* **SET PROBLEM**: Every line of the data must be copied exactly.

╭─ SUPPLIED INFORMATION

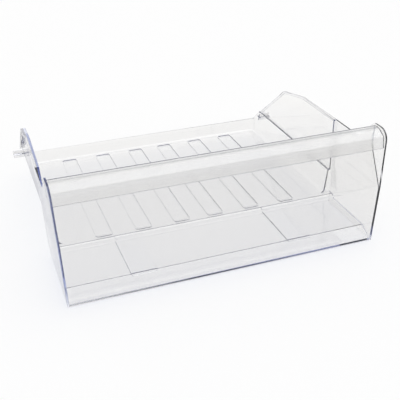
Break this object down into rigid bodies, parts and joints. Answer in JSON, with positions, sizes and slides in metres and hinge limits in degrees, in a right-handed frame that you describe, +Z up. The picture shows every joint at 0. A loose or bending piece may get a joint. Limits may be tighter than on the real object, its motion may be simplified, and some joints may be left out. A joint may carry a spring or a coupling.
{
  "type": "freezer drawer",
  "caption": "Clear moulded freezer drawer with a wide tall front, an overhanging grip along its top, low rear tub with ribbed floor, sloping side walls and stub pins at the back.",
  "frame": {"origin": "centre of the bounding box, at the height of the lower edge of the front", "axes": "+X to the right as seen from the front, -Y out of the front, +Y to the back of the appliance, +Z up"},
  "size_m": [0.4626, 0.386, 0.1675],
  "materials": {
    "clear_plastic": "gloss"
  },
  "bodies": {
    "root": {"drawer": "clear_plastic"}
  },
  "joints": []
}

╰─

* **OUTPUT FOR THIS TASK**:
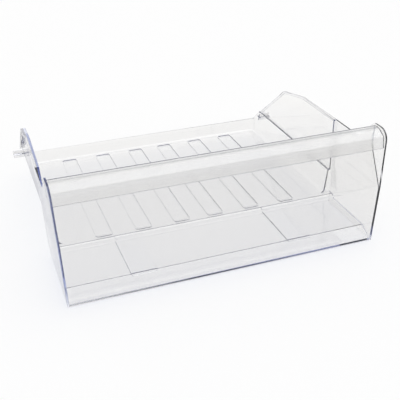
Break this object down into rigid bodies, parts and joints. Answer in JSON, with positions, sizes and slides in metres and hinge limits in degrees, in a right-handed frame that you describe, +Z up. The picture shows every joint at 0. A loose or bending piece may get a joint. Limits may be tighter than on the real object, its motion may be simplified, and some joints may be left out. A joint may carry a spring or a coupling.
{
  "type": "freezer drawer",
  "caption": "Clear moulded freezer drawer with a wide tall front, an overhanging grip along its top, low rear tub with ribbed floor, sloping side walls and stub pins at the back.",
  "frame": {"origin": "centre of the bounding box, at the height of the lower edge of the front", "axes": "+X to the right as seen from the front, -Y out of the front, +Y to the back of the appliance, +Z up"},
  "size_m": [0.4626, 0.386, 0.1675],
  "materials": {
    "clear_plastic": "gloss"
  },
  "bodies": {
    "root": {"drawer": "clear_plastic"}
  },
  "joints": []
}